Ancak burada bir diğer aşırı uç var o da önüne gelen her söze hadis demek. Bu da olmaz elbette, hatta halkın dili ile alay konusu haline gelen durumlar da oluyor, ya da bu tür sözler ekranlarda söyleniyor. Peygamberimizin idrarının, tükürüğünün hastalıklara şifa olması gibi. Bundan korunmak için ölçüt elbette Necm Suresi’nin 3 ve 4, ayetleridir. İçte o ayetler; ;‘O size kendi düşüncelerini söylemez, O’na ne vahy edilirse onları anlatır’. Yani Hz. Peygamber’e atfedilen bir hadis ve bir uygulamanın Kur’an’ın ana ruhu ile uyuşuyor olması gerekir. Hz. Peygamber; Kur’an’ın ana ruhu ile ters olan bir konuyu bize haşa öğretmeyeceğine göre bu tür sözlere de itibar edemeyiz. Mehmet Akif bu konuya şöyle parmak basmıştır;
‘Nebiye atf ile binlerce herze uydurdun,
Yıktık da din-i mübini yeni bir din kurdun’.
Kaldı ki hadisçilerimiz bile asırlar boyu, ‘hangi sözün hadis, hangisinin hadis olmadığı?’ konusunda asırlarca ciltler dolusu kitap yazmışlar, hadisler toplanırken ‘uydurma hadislerin çok olabileceği’ düşüncesi ile binlerce kilometre yol yürümüşlerdir. Zaten yüze yakın İlahiyat Fakültemizdeki Hadis Aba Bilim dalları’nda hadisçilerimiz bunun için çalışmaktadırlar.
Yukarıdaki benim konuşmamdan sonra, Prof. Dr. Mustafa Karataş Bey, geçekten bu dengeyi iyice korumak gerektiği bağlamında çok içerikli bir özet geçti bize.
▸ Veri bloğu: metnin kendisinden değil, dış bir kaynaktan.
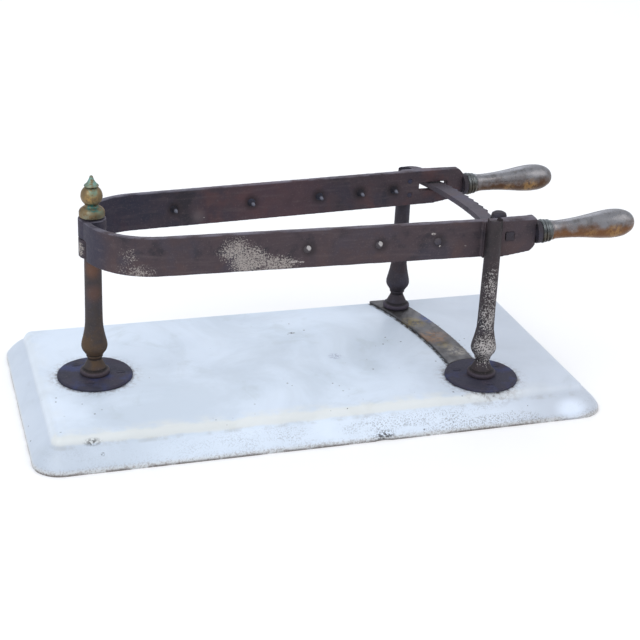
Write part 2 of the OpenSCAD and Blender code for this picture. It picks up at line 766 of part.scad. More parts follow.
marble_slab();
lead_plugs();
pivot_flange();
pivot_flange_screws();
pivot_post();
fixed_flange();
fixed_flange_screws();
fixed_post();
fixed_post_rivets();
slide_track();
track_pins();
fixed_arm();
fixed_arm_spikes();
fixed_collar();
fixed_ferrule();
fixed_handle();
latch_bracket();
latch_pin();
hinge_washer();
finial_nut();
moving_arm();
moving_arm_spikes();
moving_post();
moving_post_rivets();
moving_collar();
moving_ferrule();
moving_handle();
ratchet_bar();
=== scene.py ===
from math import cos, radians, sin

import bpy
from mathutils import Matrix, Vector


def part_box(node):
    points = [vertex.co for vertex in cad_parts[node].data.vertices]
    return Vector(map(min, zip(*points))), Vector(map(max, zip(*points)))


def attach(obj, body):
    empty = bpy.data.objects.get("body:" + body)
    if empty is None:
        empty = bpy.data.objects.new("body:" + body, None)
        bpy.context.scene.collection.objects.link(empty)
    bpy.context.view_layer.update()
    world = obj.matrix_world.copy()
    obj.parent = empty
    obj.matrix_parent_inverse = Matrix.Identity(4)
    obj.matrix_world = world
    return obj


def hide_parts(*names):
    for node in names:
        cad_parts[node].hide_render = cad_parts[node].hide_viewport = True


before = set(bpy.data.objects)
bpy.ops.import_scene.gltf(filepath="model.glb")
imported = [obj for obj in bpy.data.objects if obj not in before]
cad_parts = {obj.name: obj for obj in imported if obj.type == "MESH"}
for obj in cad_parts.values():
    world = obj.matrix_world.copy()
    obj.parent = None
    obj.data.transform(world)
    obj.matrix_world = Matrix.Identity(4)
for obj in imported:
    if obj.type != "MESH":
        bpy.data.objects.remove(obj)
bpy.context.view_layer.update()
mm = 0.001


# ---- Camera, floor and light ----
# The clamp stands on a plain pale floor in soft daylight, seen from the front
# left and a little above, through a long lens.

eye = Vector((-414.0, -1340.6, 699.5)) * mm
yaw, pitch, roll = 0.333, 0.393, 0.054
ahead = Vector((sin(yaw) * cos(pitch), cos(yaw) * cos(pitch), -sin(pitch)))
level = Vector((cos(yaw), -sin(yaw), 0))
upright = level.cross(ahead)
side = level * cos(roll) + upright * sin(roll)
top = upright * cos(roll) - level * sin(roll)

bpy.ops.object.camera_add()
camera = bpy.context.active_object
camera.name = "camera"
camera.matrix_world = Matrix((
    (side.x, top.x, -ahead.x, eye.x),
    (side.y, top.y, -ahead.y, eye.y),
    (side.z, top.z, -ahead.z, eye.z),
    (0, 0, 0, 1)))
camera.data.sensor_width = 36
camera.data.lens = 80.38
camera.data.shift_x = -0.0414
camera.data.shift_y = -0.0567
camera.data.clip_start = 0.05
camera.data.clip_end = 60
bpy.context.scene.camera = camera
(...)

Ben burada bir gerçeğe parmak basmak istiyorum. Yaygın eğitimde çalışan bizler –kaldı ki ben otuz yıldır Sarıyer’de aynı zamanda örgün eğitimin içerisindeyim, her yıl yirmi saat derse girerim çeşitli liselerde- kadar halkın nabzını kimse tutamaz. Hep halkın arasındayız. İnanın, halkın zihni bu bağlamda bölünmüştür. Biz istesek de istemesek de benim de çoğu zaman olumsuz eleştirdiğim malüm hocaları da seven bir kitle var. İlmar 84 olarak konuları tartışırken, her zaman olduğu gibi bilimsel tartışma usulüne ve hem de İlmar 84’ün seviyesine uygun şekilde tartışmaya devam edelim. Herkesi saygı ile selamlıyorum.